Seeing your toddler in a hospital bed after surgery can be a daunting sight. Not only does the stress of your child going through surgery weigh heavily on your mind, often after the procedure the child is confused, upset, hungry and maybe crying. And that can make a patient’s (and a parent's) experience unpleasant.
Kim Martinson, RN, Campbell County Health Surgical Services, understands this well. Not only does she see parents with their children after surgery on a day to day basis, she experienced it as a parent earlier in March.
“You’re scared and so is your child,” she said. “Anything that can keep your kid distracted or engaged makes it a lot easier for you, and even the staff.”
For a while, the Surgical Services team at CCMH has thought about how they could improve the pediatric patients’ experience. They’ve always used stickers, and bubbles and other distractions to help, but they could tell that it just wasn’t enough.
In February, the department implemented some new procedures to help ease children’s fears after surgery, according to Sheryl James, Director of CCMH Surgical Services and
Cardiac Cath Lab.
To begin with, there is a Princess surgical suite in the department where the walls are adorned with scenes from Disney’s 2013 best-selling movie Frozen—complete with a picture of the Princess of Arendelle herself, Elsa. (The department is working on putting together another suite for little boys – the
Cars themed wall decals they purchased didn’t hold up as well as the Princess theme.)
The department also became a Teddy Bear hospital, a suggestion that stems from the Association of periOperative Registered Nurses. This means that every pediatric patient is given a small teddy bear as well as a certificate of their bravery in surgery, which parents can put in their baby book or even use in a scrapbook. Sheryl has used this idea in other hospitals and has had success with it in the past.
To top it off, patients are also given a surgical scrub hat made by volunteers at CCMH and
Pioneer Manor as well as many Surgical Services employees. The patient is allowed to pick out their teddy bear and hat; and if the siblings of the patient are around, they can pick one out as well.
So far, it’s helping.
“It provides that extra dose of comfort for a child when they are in unfamiliar surroundings,” says Sheryl. “We have received great feedback.”

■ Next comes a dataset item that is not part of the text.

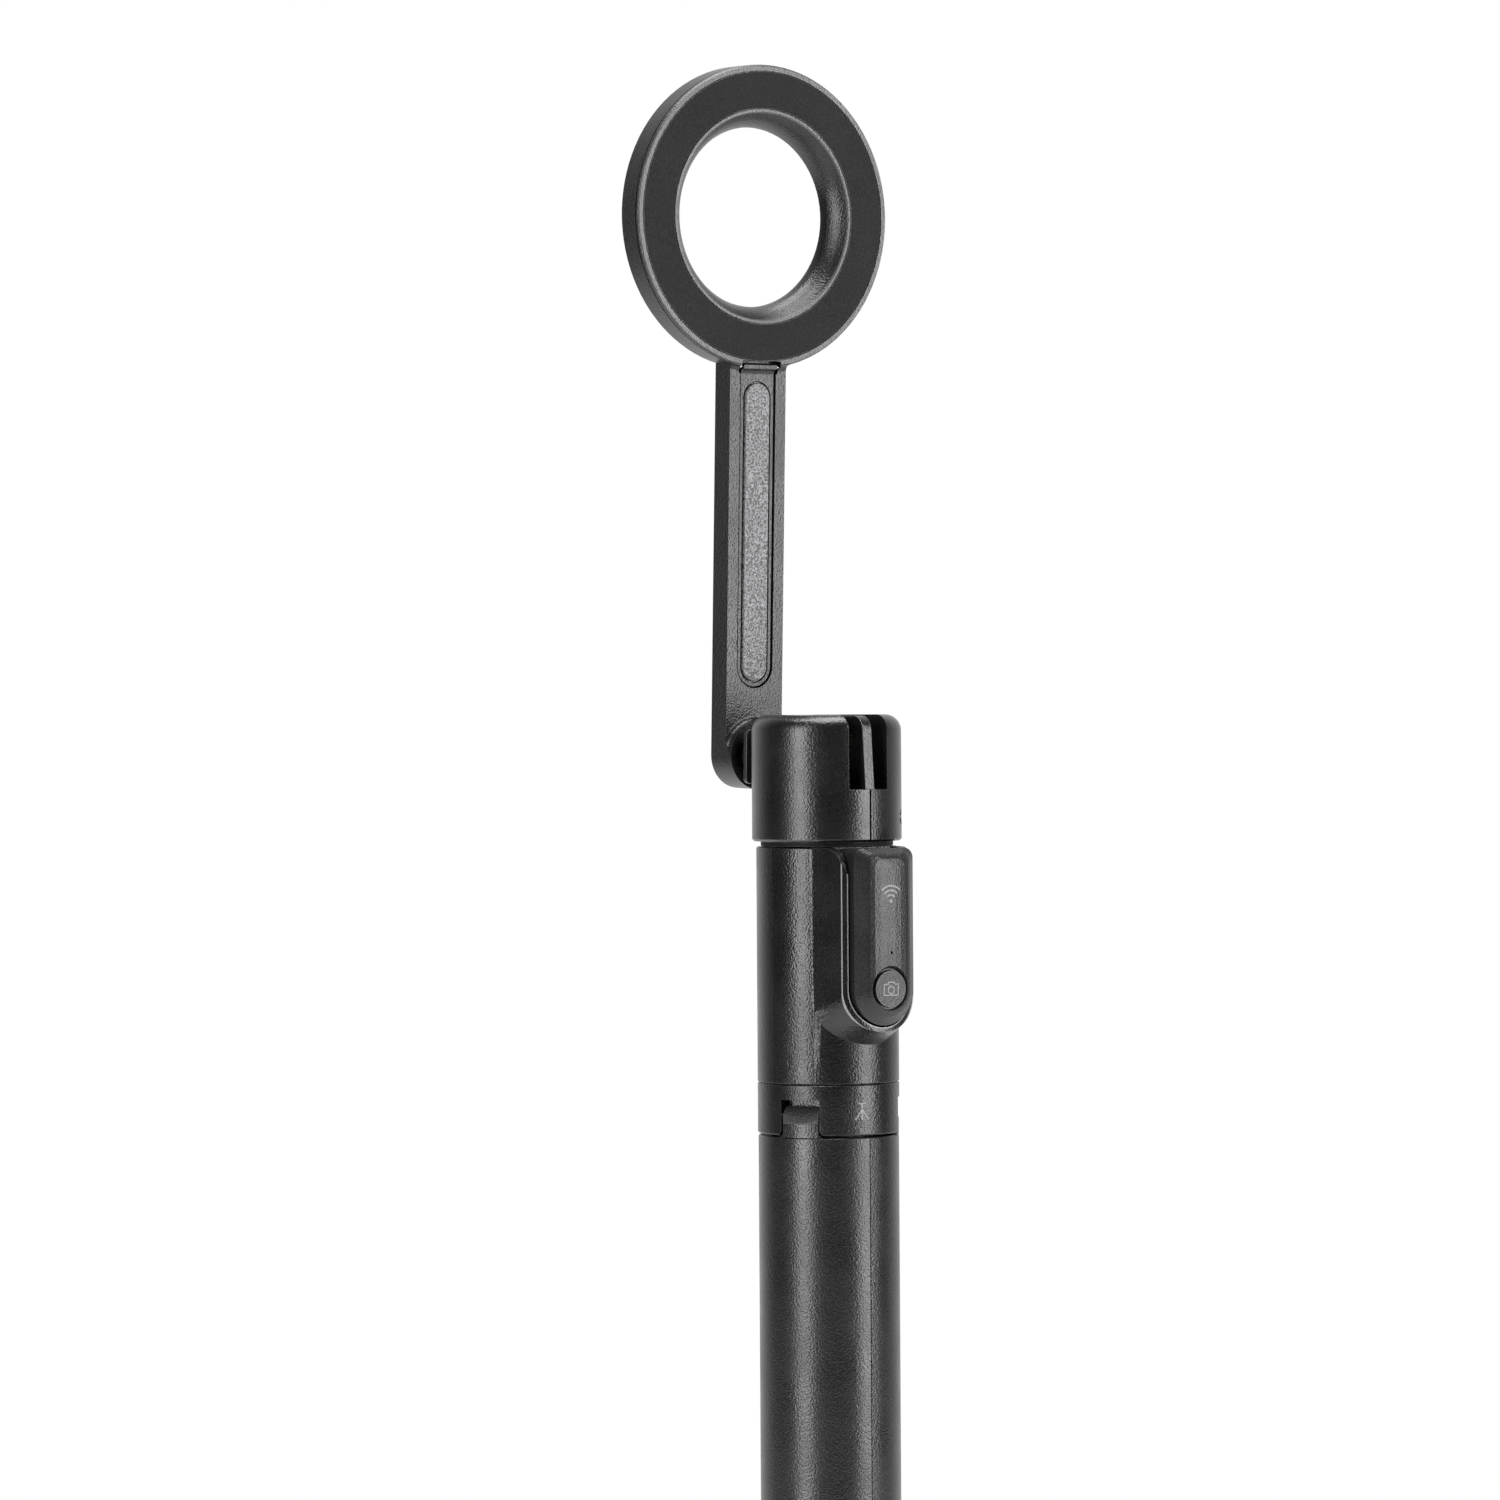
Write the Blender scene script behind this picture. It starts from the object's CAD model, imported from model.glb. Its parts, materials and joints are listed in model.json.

“I really loved it, and Ali really loved her teddy bear,” Kim said. “It’s comforting, as a parent, to see your child relaxed. It just makes the whole experience better for everyone.”
Kim also mentioned that she has seen this help with other patients as well. Recently, a mother let her know that she had taken her child for surgery in another facility, and the hat and teddy bear really made a difference in her child’s experience.
A little extra caring sure can go a long way.